293 of 321 people found the following review helpful By J. M. Moore on May 7, 2012
Format: Roughcut
Dear Nora,
Over the years, you have certainly been one of my goto writers for witty dialogue and character development. I've loved the family meals; the restorations of various shops and hotels; the glasses of wine with girlfriends, the bromances - but...
The Last Boyfriend is - boring. The dialogue feels stale because I've read about these characters before. Oh, they had different names and circumstances but the sparks that fly are no longer fresh or interesting as they were ten -twenty years ago. I also couldn't quite see how these two people who have been like brother and sister suddenly decide they are in lust/love with each other. You did that same scenerio over in your wedding trilogy so perhaps it was just a little too overused of late to bring it into better focus in your Boonsboro series. Then again, maybe you are currently fascinated with old friends becoming lovers. I don't know. All I know is it didn't work for me here.

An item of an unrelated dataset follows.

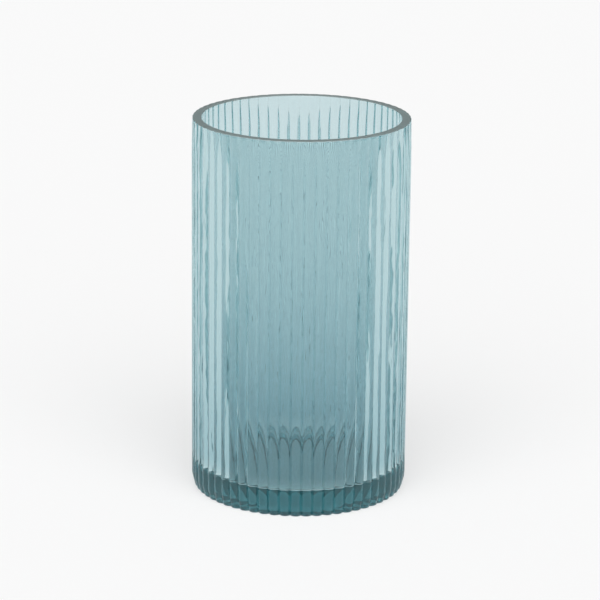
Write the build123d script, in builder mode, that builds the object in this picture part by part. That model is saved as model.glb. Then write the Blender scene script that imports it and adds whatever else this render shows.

It is very possible that I have simply out grown your tried and true method bestseller. I'm sure that you are well aware that the formula you use works for a certain audience and that may be fine for you. You have a stable of interesting characters and pull them out, dust them off, update them - give them some drama and off you go. The characters are practially caricatures of your own...characters.
Ghosts? been there, done that. Renovating a hotel? How many is that now? Owning a restaurant? Uptight guy falls for spitfire? Uptight girl falls for wild and free man? oops - that the next book, isn't it?
I guess I would love to see what would happen if you stopped being so prolific and focused all of the amazing talent into something new. Something that challenged you to build a novel unlike anything else you had ever written.
I'll keep an eye out.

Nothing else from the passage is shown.